Les traitements antirétroviraux pour maîtriser le sida ont fait d'immenses progrès depuis une dizaine d'années, et des thérapies quasi sur mesure sont proposées aujourd'hui dans les pays développés, choisies parmi des dizaines de molécules et en fonction de la tolérance des patients.

«Par rapport à il y a dix ans, c'est le jour et la nuit», note Didier Jayle, clinicien et ancien président de la Mission interministérielle de lutte contre la drogue et la toxicomanie, en marge de la conférence mondiale sur le sida qui se tient jusqu'au 8 août à Mexico.

Le Journal of the American Medical Association (JAMA) a publié plusieurs études à l'occasion de la conférence, dont une préconisant des traitements individualisés, entrepris le plus tôt possible. Les traitements doivent encore prendre en compte la réaction physique du patient, la simplicité de la thérapie, le nombre de pilules à prendre, le désir de grossesse...

Les chercheurs se sont intéressés aussi aux effets secondaires des traitements, tels que l'obésité abdominale, et aux risque de maladies cardio-vasculaires qu'ils font courir, notant que la prise d'hormones de croissance peut avoir un effet bénéfique.
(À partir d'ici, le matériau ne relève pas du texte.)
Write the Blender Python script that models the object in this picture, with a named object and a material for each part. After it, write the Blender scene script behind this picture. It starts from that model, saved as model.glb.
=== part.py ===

Les Français devraient eux aussi proposer début septembre leurs recommandations, mises au point par une équipe de scientifiques, de médecins et d'associatifs dirigée par le Pr Patrick Yeni.

De fait, «un des plus gros problèmes, ce sont les lipodystrophies (anomalies de la répartition des graisses), qui marquent le corps, mais les nouveaux traitements en provoquent moins», selon le Dr Jayle.

L'arrivée des multithérapies, à partir de 1996, «plus efficaces, mieux tolérées et plus simples en termes de dosages», selon les chercheurs, et la mise au point de produits de plus en plus performants ont modifié les perspectives des malades qui y ont accès, du moins dans les pays du nord.

Ils ont à ce jour le choix entre plus de 30 antirétroviraux, et la trithérapie a accru de 13 années leur espérance de vie. Mais elle est toujours de près de 20 ans inférieure à celle du reste de la population.

«Nous sommes dans une nouvelle ère de la thérapie antirétrovirale», estime Pedro Cahn, président de la Société internationale du sida, qui organise la conférence de Mexico.

Les progrès effectués ont incité le laboratoire suisse Roche à suspendre ses recherches, ne voyant rien venir comme amélioration possible «dans les cinq à six ans à venir».

Et les traitements sont si performants qu'un rapport officiel suisse a estimé en janvier que dans un couple sérodifférent (un séronégatif, un positif), une personne contaminée bénéficiant d'une thérapie efficace pouvait se passer de préservatif pour autant que son taux de virus soit indétectable depuis six mois et qu'elle ne souffre pas d'une autre affection sexuellement transmissible.

«C'est défendable», dit le Dr Jayle, soulignant qu'il y a «un plus grand risque avec préservatif et sans traitement», car le préservatif se déchire dans 5% des cas, qu'«avec traitement et sans préservatif».

«Il ne s'agit pas de dire d'arrêter d'en mettre, mais de dire que s'il y a un accident, ce n'est pas dramatique», note-t-il.

Les traitements, qui ne guérissent pas la maladie - on est toute sa vie porteur du virus -, ne restent cependant qu'un pis-aller en attendant la mise au point - improbable à court terme - d'un vaccin. Les microbicides, sur lesquels avaient été fondés de grands espoirs, sont toujours au stade de la recherche.

Selon Zeda Rosenberg, responsable de l'International Partnership for Microbicides (IPM) un partenariat public/privé, «fabriquer des microbicides n'est pas simple».

L'IPM a «au moins six» produits à l'étude, dont deux ont, selon elle, toutes chances de n'aboutir à rien.